J’ai toujours été attiré par les livres d’enfants. On y trouve une richesse de ton et de traitement insoupçonnée, et j’ai une grande admiration pour certains illustrateurs de livres pour enfants, comme Wolf Erlbruch, que je considère comme un des plus grands artistes actuels, Lisbeth Zwerger ou, au début du siècle, Arthur Rakham. J’y trouve des univers très proches de ce que je développe en bande dessinée et, heureusement, la frontière entre le livre pour enfants et la BD est en train de s’estomper. Je ferais bien une bande dessinée pour Delcourt-Jeunesse, qui me l’a proposé, mais pour le moment, je n’ai pas le temps.

•) Avec Ailleurs au même instant, publié en 1997 par La Joie de lire, vous signez un magnifique petit ouvrage, frémissant de poésie tendre et ouverte au monde. Une démonstration exemplaire que le livre d’enfants n’est pas forcément un art mineur…

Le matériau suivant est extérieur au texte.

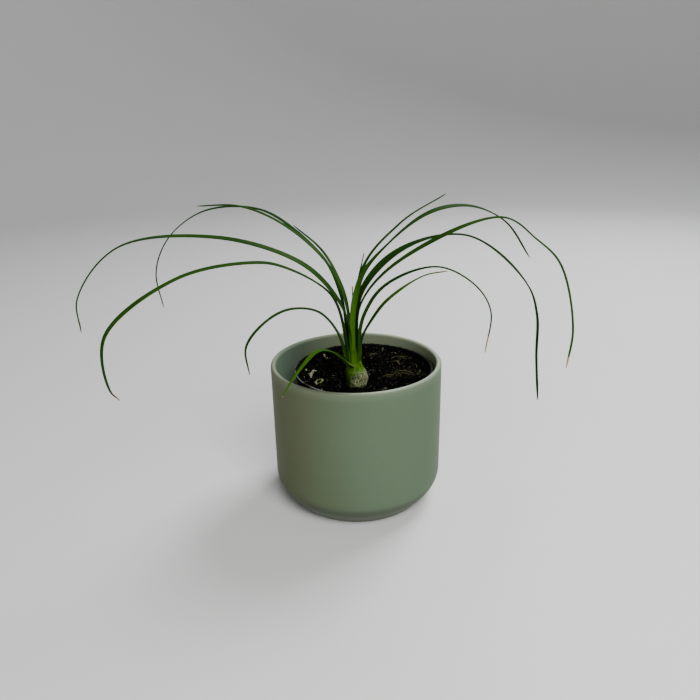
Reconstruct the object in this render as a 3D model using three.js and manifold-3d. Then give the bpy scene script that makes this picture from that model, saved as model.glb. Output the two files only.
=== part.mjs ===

A mes yeux, c’est le livre le plus important que j’aie fait. J’y exprime plus qu’ailleurs ce qui me semble essentiel, le rapport au temps, au monde, à la poésie. Je montre aux enfants que pendant qu’ils font quelque chose, ouvrir un livre par exemple, il se passe mille autres choses dans le monde, d’important ou de dérisoire, et qu’ils ne sont pas le centre du monde. Le livre s’est fait très rapidement, et tout de suite j’ai senti que le ton était juste, qu’il exprimait quelque chose de profondément ancré en moi. On y trouve beaucoup de ce que je suis : une forme de mélancolie, une attention aux grandes comme aux petites choses de la vie, un regard contemplatif et amusé sur le monde. C’est une alchimie que j’essaie de mettre en place dans mes bouquins, et là, je pense que la réussite est due à l’extrême simplicité du projet. Je laisse beaucoup de place à l’imagination de l’enfant et je fais des clins d’oeil très directs à la peinture, avec des petits tableaux aux ambiances romantique, intimiste ou réaliste. J’aime beaucoup mettre en place des ambiances et des climats, et le monotype est idéal pour ça. Je suis heureux, car le livre a très bien marché, il est en réédition et une édition espagnole est en projet.

•) Des projets, justement, vous n’en manquez pas…
Je viens de terminer Les cailloux de Chacha, un livre pour enfants sur un texte d’un professeur d’anthropologie, et j’en mets un autre en chantier, La couronne en carton. Je travaille aussi sur ce dessin animé avec Marie-Christophe Arn et le cinéaste d’animation Robi Engler, L’abécédaire d’Eléonor. J’y contribue en mettant en place son univers visuel, sa charte graphique et en créant les personnages. J’ai essayé de transposer à l’écran quelque chose de proche de mon dessin, avec son granulé et sa texture. Les essais d’images de synthèse et de reconstitution de mes décors faite par l’équipe d’animateurs sont étonnamment bien réussis. Et surtout, je me lance dans un nouvel album, pour la collection Tohu-Bohu des Humanoïdes Associés, avec Wazem au scénario: Week-end avec préméditation est un récit en huis-clos avec trois copains dans un chalet de montagne, un peu dans l’esprit de Quelques jours avec un menteur d’Étienne Davodeau, basé sur ces petites choses du quotidien, un peu autobiographiques, dans lesquelles Wazem excelle. Nous avons sympathisé et appris à mieux nous connaître lors d’un voyage à Sarajevo, dans le cadre d’un échange de dessinateurs genevois et bosniaques, après nous être appréciés au cours de nos collaborations pour Atrabile et Drozophile. Dans cette génération de dessinateurs, c’est celui avec qui je me trouve le plus d’affinités, et, à Sarajevo, nous avons découvert que nous avions pratiquement les mêmes livres de chevet, Le journal d’un album de Dupuy et Berberian, Livret de phamille de Jean-Christophe Menu, Approximativement, de Lewis Trondheim ou, dans un autre registre, Broussaille de Frank.